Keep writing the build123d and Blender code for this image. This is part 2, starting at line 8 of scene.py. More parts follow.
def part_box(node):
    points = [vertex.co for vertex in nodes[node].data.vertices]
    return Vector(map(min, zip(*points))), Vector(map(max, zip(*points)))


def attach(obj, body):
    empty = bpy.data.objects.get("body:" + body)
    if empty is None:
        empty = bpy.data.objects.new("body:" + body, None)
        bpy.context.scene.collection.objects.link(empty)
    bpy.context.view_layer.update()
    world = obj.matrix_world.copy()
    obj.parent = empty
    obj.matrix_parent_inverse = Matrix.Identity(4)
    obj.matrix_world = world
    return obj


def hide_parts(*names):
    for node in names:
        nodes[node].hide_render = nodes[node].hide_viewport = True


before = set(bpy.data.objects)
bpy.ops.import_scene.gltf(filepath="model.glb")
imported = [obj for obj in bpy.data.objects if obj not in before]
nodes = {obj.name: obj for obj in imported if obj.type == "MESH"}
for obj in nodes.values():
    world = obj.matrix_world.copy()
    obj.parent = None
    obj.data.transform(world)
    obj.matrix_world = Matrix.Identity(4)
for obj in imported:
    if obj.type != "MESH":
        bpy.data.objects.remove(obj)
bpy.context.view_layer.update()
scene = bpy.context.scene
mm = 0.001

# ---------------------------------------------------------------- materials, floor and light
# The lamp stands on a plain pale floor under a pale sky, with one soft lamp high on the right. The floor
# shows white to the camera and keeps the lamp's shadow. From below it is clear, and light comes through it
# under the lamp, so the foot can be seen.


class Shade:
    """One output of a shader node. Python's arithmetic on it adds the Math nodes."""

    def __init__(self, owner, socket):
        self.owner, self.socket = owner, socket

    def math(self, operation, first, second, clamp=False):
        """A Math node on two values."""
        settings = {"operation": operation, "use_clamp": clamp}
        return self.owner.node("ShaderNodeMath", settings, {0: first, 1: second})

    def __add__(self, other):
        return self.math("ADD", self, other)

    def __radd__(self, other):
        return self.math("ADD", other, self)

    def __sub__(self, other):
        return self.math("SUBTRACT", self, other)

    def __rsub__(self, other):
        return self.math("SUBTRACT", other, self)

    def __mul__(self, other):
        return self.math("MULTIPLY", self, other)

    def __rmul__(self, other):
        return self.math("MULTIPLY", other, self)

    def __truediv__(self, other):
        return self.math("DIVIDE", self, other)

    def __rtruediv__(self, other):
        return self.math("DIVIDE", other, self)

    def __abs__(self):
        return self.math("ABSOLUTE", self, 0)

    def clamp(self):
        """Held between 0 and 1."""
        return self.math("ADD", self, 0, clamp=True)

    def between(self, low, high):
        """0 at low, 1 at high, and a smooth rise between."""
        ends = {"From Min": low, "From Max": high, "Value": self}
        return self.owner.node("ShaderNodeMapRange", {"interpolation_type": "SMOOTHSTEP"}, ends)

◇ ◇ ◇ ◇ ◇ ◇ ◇

• Goal: Write each line above out exactly.

• Output for this task:
Keep writing the build123d and Blender code for this image. This is part 2, starting at line 8 of scene.py. More parts follow.
def part_box(node):
    points = [vertex.co for vertex in nodes[node].data.vertices]
    return Vector(map(min, zip(*points))), Vector(map(max, zip(*points)))


def attach(obj, body):
    empty = bpy.data.objects.get("body:" + body)
    if empty is None:
        empty = bpy.data.objects.new("body:" + body, None)
        bpy.context.scene.collection.objects.link(empty)
    bpy.context.view_layer.update()
    world = obj.matrix_world.copy()
    obj.parent = empty
    obj.matrix_parent_inverse = Matrix.Identity(4)
    obj.matrix_world = world
    return obj


def hide_parts(*names):
    for node in names:
        nodes[node].hide_render = nodes[node].hide_viewport = True


before = set(bpy.data.objects)
bpy.ops.import_scene.gltf(filepath="model.glb")
imported = [obj for obj in bpy.data.objects if obj not in before]
nodes = {obj.name: obj for obj in imported if obj.type == "MESH"}
for obj in nodes.values():
    world = obj.matrix_world.copy()
    obj.parent = None
    obj.data.transform(world)
    obj.matrix_world = Matrix.Identity(4)
for obj in imported:
    if obj.type != "MESH":
        bpy.data.objects.remove(obj)
bpy.context.view_layer.update()
scene = bpy.context.scene
mm = 0.001

# ---------------------------------------------------------------- materials, floor and light
# The lamp stands on a plain pale floor under a pale sky, with one soft lamp high on the right. The floor
# shows white to the camera and keeps the lamp's shadow. From below it is clear, and light comes through it
# under the lamp, so the foot can be seen.


class Shade:
    """One output of a shader node. Python's arithmetic on it adds the Math nodes."""

    def __init__(self, owner, socket):
        self.owner, self.socket = owner, socket

    def math(self, operation, first, second, clamp=False):
        """A Math node on two values."""
        settings = {"operation": operation, "use_clamp": clamp}
        return self.owner.node("ShaderNodeMath", settings, {0: first, 1: second})

    def __add__(self, other):
        return self.math("ADD", self, other)

    def __radd__(self, other):
        return self.math("ADD", other, self)

    def __sub__(self, other):
        return self.math("SUBTRACT", self, other)

    def __rsub__(self, other):
        return self.math("SUBTRACT", other, self)

    def __mul__(self, other):
        return self.math("MULTIPLY", self, other)

    def __rmul__(self, other):
        return self.math("MULTIPLY", other, self)

    def __truediv__(self, other):
        return self.math("DIVIDE", self, other)

    def __rtruediv__(self, other):
        return self.math("DIVIDE", other, self)

    def __abs__(self):
        return self.math("ABSOLUTE", self, 0)

    def clamp(self):
        """Held between 0 and 1."""
        return self.math("ADD", self, 0, clamp=True)

    def between(self, low, high):
        """0 at low, 1 at high, and a smooth rise between."""
        ends = {"From Min": low, "From Max": high, "Value": self}
        return self.owner.node("ShaderNodeMapRange", {"interpolation_type": "SMOOTHSTEP"}, ends)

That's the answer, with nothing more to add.